Should cash be subtracted when calculating Invested Capital?
Often, analysts subtract only non-operating or “excess” cash to avoid overstating Invested Capital. Subtracting all cash can understate the capital needed to run operations, especially for seasonal or cyclical businesses.
Should lease liabilities be included in Invested Capital?
Many analysts include lease liabilities because they can behave like long-term financing for operating assets. Excluding them can make lease-heavy businesses look artificially capital-light.
Should goodwill be included in Invested Capital?
It depends on the question. Include goodwill when evaluating acquisition-driven capital allocation and what management paid for growth. Exclude it when you want a view closer to ongoing operating efficiency independent of past deal premiums.
Why can Invested Capital look “too low” for software or R&D-heavy companies?
Because accounting rules often expense R&D and certain intangible investments rather than capitalizing them. That can reduce reported Invested Capital even when the business is investing heavily in product development and human capital.
What is the biggest mistake beginners make with Invested Capital?

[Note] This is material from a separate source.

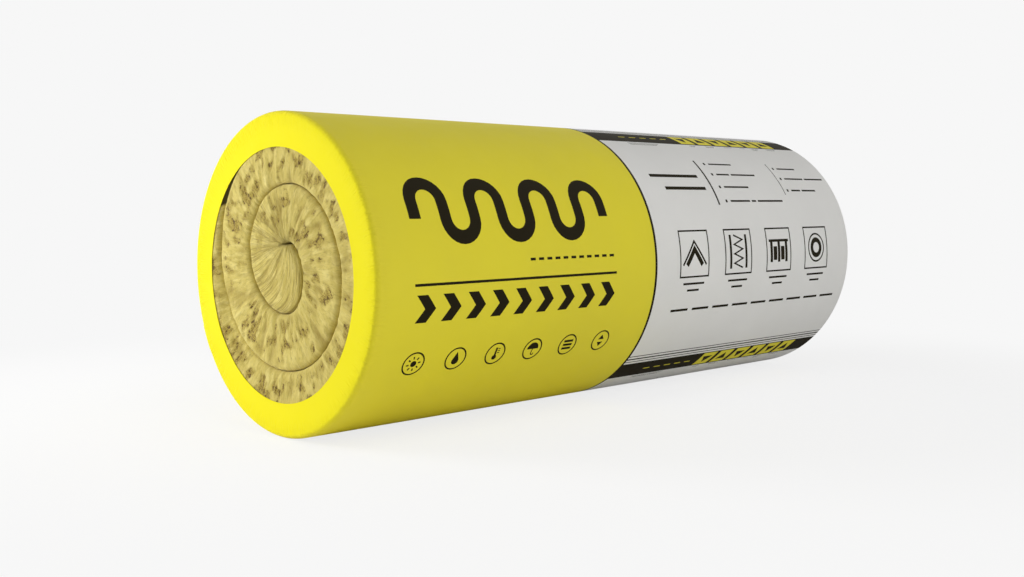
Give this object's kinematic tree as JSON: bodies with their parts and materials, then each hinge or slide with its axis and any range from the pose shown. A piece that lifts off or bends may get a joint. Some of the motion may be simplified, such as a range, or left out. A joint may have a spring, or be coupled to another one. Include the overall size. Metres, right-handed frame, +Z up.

Using inconsistent definitions across time or peers, especially around cash, leases, and goodwill, and then drawing strong conclusions from the resulting comparisons.
Conclusion
Invested Capital is best understood as the long-term funding base entrusted to a business to operate and grow. It matters because it reframes profit as a “return” that must be judged against the capital required to earn it, making Invested Capital a practical bridge between the balance sheet and business performance.
Used well, Invested Capital supports disciplined comparison across companies and across years, but only if you apply consistent rules, separate operating from non-operating items, and document key adjustments like cash, leases, and goodwill. When paired thoughtfully with operating profit and used in like-for-like comparisons, Invested Capital can be a useful tool for understanding capital efficiency without relying on speculation or forward-looking claims.